The legislative intent behind Section 140 was to ensure a smooth transition of credits to prevent double taxation. However, Section 140(3)(iv) achieves the opposite for first-stage dealers. By inserting a 12-month restriction, one that was applied only to manufacturers under the erstwhile laws, onto dealers, the provision retrospectively extinguishes the right of credit on the legitimate, duty-paid stock.

The Bombay High Courts judgment in JCB is based on a flawed premise. The court misapplied the CENVAT rules that were only in relation of manufacturer and were never intended for dealers. The Gujarat High Court’s reasoning in Filco Trade Centre, which struck down the provision as arbitrary and contrary to Article 14, fits better with both the historical background and the realities of how the supply chain works.

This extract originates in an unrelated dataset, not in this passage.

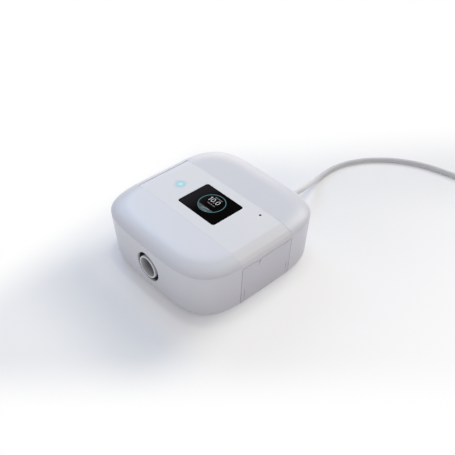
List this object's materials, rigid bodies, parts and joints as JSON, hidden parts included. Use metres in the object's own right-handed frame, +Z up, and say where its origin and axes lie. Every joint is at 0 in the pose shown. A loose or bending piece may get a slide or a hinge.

While the Supreme Court has not yet decided whether CENVAT credit is a vested right or only a concession, the specific case of first-stage dealers presents clear arbitrary state action. A right that was unconditionally available to them under the previous regime has been extinguished without a rational nexus to the objective of the law. As the issue remains pending before the Supreme Court, a large number of taxpayers are left in uncertainty, disadvantaged by a transitional provision that failed to transition their credit.